Working with a flipchart, Moyer wrote down her work experience, her strengths, and helped her see where she could fit in today's workplace.
"As you think ahead and say. 'What would I most like to do at this point based on the experience you've had,' what would you lean to toward?" Moyer asked.
"I'd probably like to work in an office if that was available. If not, maybe a bank."
With a plan in hand, the next stop was with Conway and Moose, on selling yourself to a prospective employer.
"Pretty much," Conway told Jeanne, "you have, like, two minutes to sell yourself to the employer, and that's what that SnagAJob profile is gonna do."
And selling your experience.
Moose added, "You might wanna also mention that you have childcare experience. I know it's something a little different. But it does show that you're a giving person and have care giving skills. I think that's good."
And since Jeanne was out of the job market for so long, the Job Squad team hooked her up with Cathy McCarthy to give her a little insight to the interview process.
Is it best to be honest, Jeanne wondered.
"I think so," McCarthy responded. "I mean, one of the things you are trying to do is be you on your very best day."
Jeanne is optimistic, but knows that there's lots of competition out there.
Says McCarthy, "We're seeing that our jobs, or number of postings of jobs, are basically flat, but our number of job seekers is up almost 100 percent."
So how do you stand out, Koeppen wanted to know.
"A positive attitude," McCarthy said. "You can't teach it. Flexibility with schedule. Being very focused on what you tell the employer. And don't give up, because you never know when the very next employer you talk to is the one that's hiring."
But before the Job Squad could send Jeanne out on any interviews, there was one last thing that needed to be made over: her interview suit, which was three sizes too big!
Enter Szish, who stepped in to show Jeanne some looks employers are looking for.
Jeanne says she goes for comfort over style.
But Szish said, "For an interview, style is important, because creating that first impression is crucial."
She says a good outfit is one that draws attention to your face, so the interviewer is focused on you and not your clothes.
"You want poeple to be really be kind of wowed when they see your face," Szish continued. "You want that color to give you warmth, to kind of make you look inviting."
So, with several outfits from Macy's Herald Square and three months of working on back-to-work strategy, Jeanne was rewired to be rehired!
On The Early Show Thursday, she told co-anchor Harry Smith she's gotten some nibbles and, "One thing I learned was to focus on what sort of job I wanted right off the bat. Because I did go on an interview for something that I really was not interested in doing. So, this really taught me to focus on what I want to do and to only go on the interviews of the jobs that you're interested in."
"And she has that flexibility," Koeppen pointed out. "She's jumping back into the work force after 18 years. So she can be a little picky. Her husband, she said, is the main breadwinner."

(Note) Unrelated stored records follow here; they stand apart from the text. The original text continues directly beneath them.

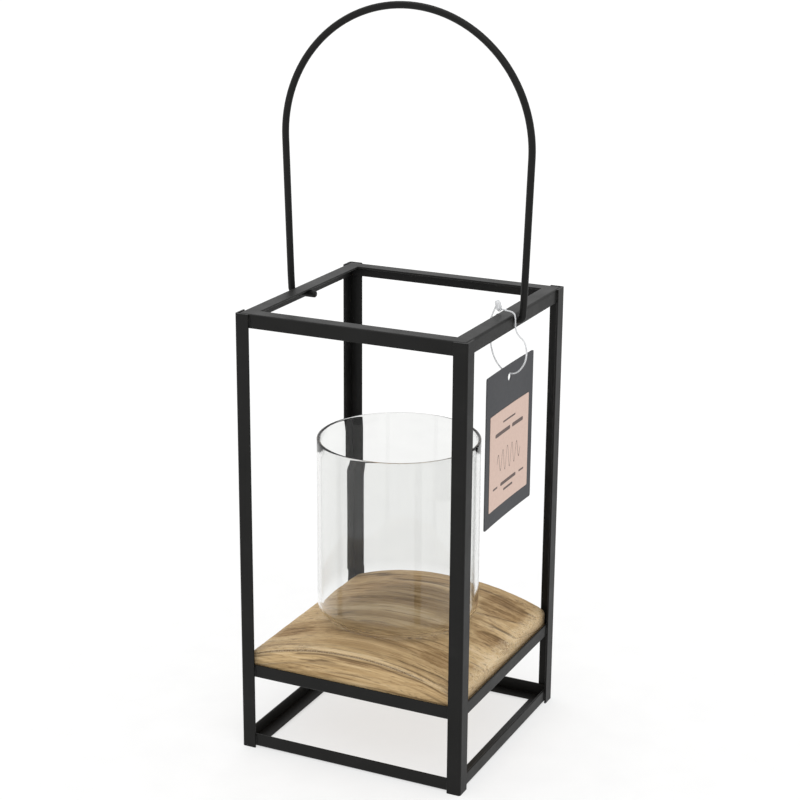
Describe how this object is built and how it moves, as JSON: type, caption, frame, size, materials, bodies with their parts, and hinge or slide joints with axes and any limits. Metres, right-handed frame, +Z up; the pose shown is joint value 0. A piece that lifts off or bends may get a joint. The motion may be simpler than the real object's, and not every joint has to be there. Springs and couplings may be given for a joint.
{
  "type": "hanging lantern",
  "caption": "Open square candle lantern of black angle iron with a wire bail, a crowned wooden board and a lift-out glass cylinder.",
  "frame": {"origin": "middle of the square footprint, on the surface that the lantern stands on", "axes": "+Z up along the posts, +Y to the back, +X to the side that carries the hang tag, parallel to the bail's pivot axis"},
  "size_m": [0.1326, 0.12, 0.3679],
  "materials": {
    "black_coat": "fine matt powder coat",
    "board_wood": "waxed, open grain",
    "screw_steel": "zinc plated",
    "clear_glass": "clear",
    "clear_nylon": "translucent moulded nylon",
    "dark_card": "uncoated dark card",
    "label_paper": "printed paper"
  },
  "bodies": {
    "frame": {"post_front_left": "black_coat", "post_front_right": "black_coat", "post_back_left": "black_coat", "post_back_right": "black_coat", "top_rail_front": "black_coat", "top_rail_right": "black_coat", "top_rail_back": "black_coat", "top_rail_left": "black_coat", "shelf_rail_front": "black_coat", "shelf_rail_right": "black_coat", "shelf_rail_back": "black_coat", "shelf_rail_left": "black_coat", "base_rail_front": "black_coat", "base_rail_right": "black_coat", "base_rail_back": "black_coat", "base_rail_left": "black_coat", "wood_board": "board_wood", "board_screws": "screw_steel", "tag_loop": "clear_nylon", "loop_catch": "clear_nylon"},
    "bail": {"handle": "black_coat"},
    "glass": {"glass_cylinder": "clear_glass"},
    "tag": {"tag_card": "dark_card", "tag_label": "label_paper"}
  },
  "joints": [
    {"name": "bail_swing", "type": "hinge", "parent": "frame", "child": "bail", "pos_m": [0, 0, 0.2225], "axis": [1, 0, 0], "range_deg": [-135, 135]},
    {"name": "glass_lift", "type": "slide", "parent": "frame", "child": "glass", "axis": [0, 0, 1], "range_m": [0, 0.18]},
    {"name": "tag_swing", "type": "hinge", "parent": "frame", "child": "tag", "pos_m": [0.0565, -0.001, 0.1943], "axis": [1, 0, 0], "range_deg": [-24, 24]}
  ]
}
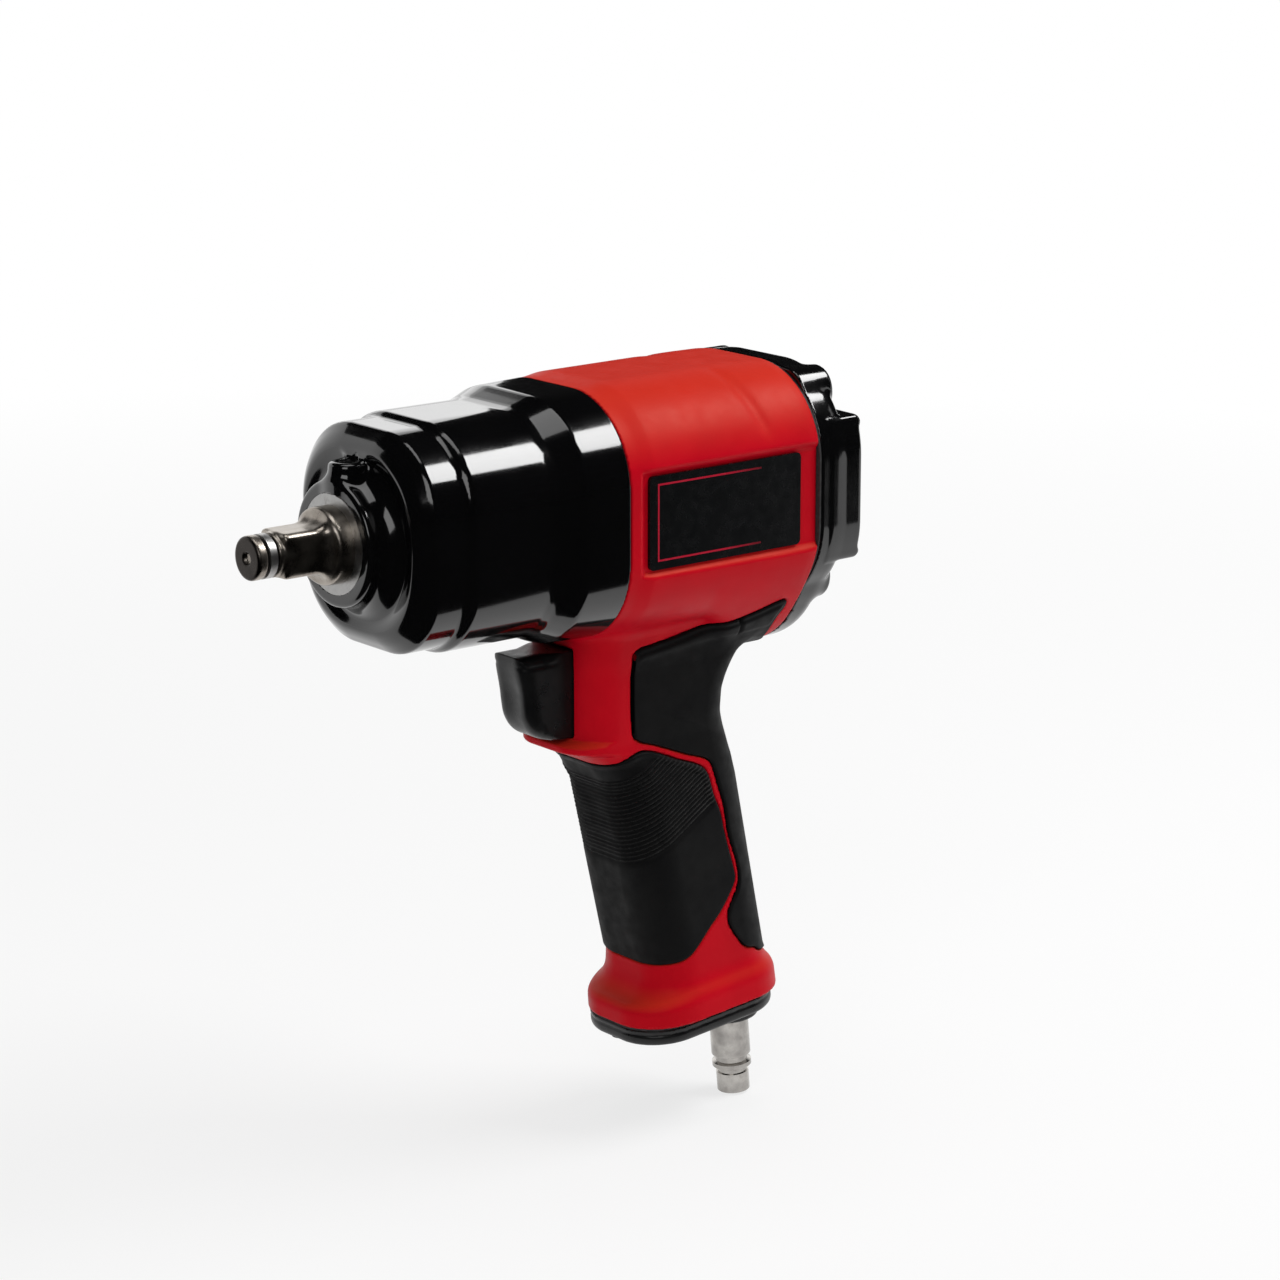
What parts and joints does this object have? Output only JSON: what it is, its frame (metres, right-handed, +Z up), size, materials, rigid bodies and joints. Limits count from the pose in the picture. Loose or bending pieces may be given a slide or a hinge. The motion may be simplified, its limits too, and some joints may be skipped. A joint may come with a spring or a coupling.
{
  "type": "pneumatic impact wrench",
  "caption": "Pistol-grip air impact wrench with a square drive anvil, swinging hammer mechanism, vane motor, sprung trigger and air nipple.",
  "frame": {"origin": "centre of the square drive's front tip, on the drive axis", "axes": "+X out of the drive along its axis, +Y to the tool's left, +Z up, away from the handle"},
  "size_m": [0.194, 0.073, 0.2423],
  "materials": {
    "gloss_black": "gloss coat over the cast alloy case",
    "cover_black": "gloss black moulding",
    "red_composite": "satin red composite",
    "black_rubber": "matte overmoulded rubber",
    "black_plastic": "semi-gloss black plastic",
    "label_film": "bare dark plate",
    "drive_steel": "ground and hardened steel",
    "bearing_steel": "ground steel",
    "hardened_steel": "forged and oiled steel",
    "zinc_steel": "zinc plated steel",
    "black_steel": "black oxide steel",
    "nickel": "bright nickel plate",
    "brass": "turned brass",
    "liner_steel": "honed steel",
    "plate_alloy": "machined alloy",
    "vane_resin": "phenolic laminate",
    "gasket_sheet": "gasket sheet",
    "seal_rubber": "nitrile rubber",
    "muffler_felt": "porous felt"
  },
  "bodies": {
    "housing": {"hammer_case": "gloss_black", "grease_plug": "black_steel", "anvil_bushing": "bearing_steel", "thrust_washer": "hardened_steel", "front_end_plate": "plate_alloy", "rear_end_plate": "plate_alloy", "motor_cylinder": "liner_steel", "cylinder_dowel": "bearing_steel", "motor_housing": "red_composite", "front_grip_pad": "black_rubber", "rear_grip_pad": "black_rubber", "left_label_plate": "label_film", "right_label_plate": "label_film", "rear_cover": "cover_black", "cover_screws": "black_steel", "detent_ball": "bearing_steel", "detent_spring": "zinc_steel", "trigger_spring": "zinc_steel", "trigger_sleeve": "brass", "valve_seat": "brass", "valve_spring": "zinc_steel", "spring_cup": "brass", "base_gasket": "gasket_sheet", "base_cover": "black_plastic", "base_screws": "black_steel", "muffler_pad": "muffler_felt", "inlet_insert": "plate_alloy", "inlet_strainer": "bearing_steel", "nipple_seal": "seal_rubber", "air_nipple": "nickel", "front_bearing_outer_race": "bearing_steel", "front_bearing_balls": "bearing_steel", "rear_bearing_outer_race": "bearing_steel", "rear_bearing_balls": "bearing_steel", "case_gasket": "gasket_sheet", "cover_gasket": "gasket_sheet"},
    "anvil": {"anvil": "drive_steel", "socket_ring": "bearing_steel", "ring_cushion": "seal_rubber"},
    "rotor": {"rotor": "hardened_steel", "rotor_vanes": "vane_resin", "hammer_cage": "hardened_steel", "hammer_pins": "bearing_steel", "front_bearing_inner_race": "bearing_steel", "rear_bearing_inner_race": "bearing_steel"},
    "front_hammer": {"front_hammer": "hardened_steel"},
    "rear_hammer": {"rear_hammer": "hardened_steel"},
    "trigger": {"trigger": "black_plastic", "trigger_rod": "bearing_steel", "trigger_pin": "bearing_steel"},
    "throttle_valve": {"throttle_valve": "brass"},
    "selector": {"selector_knob": "black_plastic", "selector_valve": "brass", "selector_ring": "seal_rubber", "selector_screw": "black_steel"}
  },
  "joints": [
    {"name": "anvil_spin", "type": "hinge", "parent": "housing", "child": "anvil", "pos_m": [0, 0, 0], "axis": [1, 0, 0], "continuous": true},
    {"name": "rotor_spin", "type": "hinge", "parent": "housing", "child": "rotor", "pos_m": [0, 0, 0], "axis": [1, 0, 0], "continuous": true},
    {"name": "front_hammer_swing", "type": "hinge", "parent": "rotor", "child": "front_hammer", "pos_m": [-0.0598, 0, 0.0176], "axis": [1, 0, 0], "range_deg": [-3, 3]},
    {"name": "rear_hammer_swing", "type": "hinge", "parent": "rotor", "child": "rear_hammer", "pos_m": [-0.0716, 0, -0.0176], "axis": [1, 0, 0], "range_deg": [-3, 3]},
    {"name": "trigger_press", "type": "slide", "parent": "housing", "child": "trigger", "axis": [-1, 0, 0], "range_m": [0, 0.0045], "stiffness_N_per_m": 2000, "springref_m": -0.002, "deforming": ["trigger_spring"]},
    {"name": "throttle_tilt", "type": "hinge", "parent": "housing", "child": "throttle_valve", "pos_m": [-0.136, 0, -0.0667], "axis": [0, -1, 0], "range_deg": [0, 19.2], "deforming": ["valve_spring"]},
    {"name": "selector_turn", "type": "hinge", "parent": "housing", "child": "selector", "pos_m": [-0.191, 0, 0], "axis": [-1, 0, 0], "range_deg": [-45, 45]}
  ],
  "couplings": [
    {"joint": "throttle_tilt", "follows": "trigger_press", "rad_per_m": 73.5}
  ]
}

"I have a son in college and a daughter who will be in college in a couple years," Jeanne said. "So, for a couple years, we'll have two in college. So I just need to come up with some more money for the extras."
Problem was, she noted, "I didn't know how to do anything. My resume skills were obsolete. I worked at a computer company before, and they still had mainframes most of my computer skills were ancient.
Shje also has on her resume, what is this 18-year gap? The last time you were employed was 18 years ago, but she's been working, working at home with the kids and raising them."
On the Job Squaders, Jeannse remarked, "The one thing that they told me was the most important thing was to get some self-confidence. And that is the one thing that you really have to do."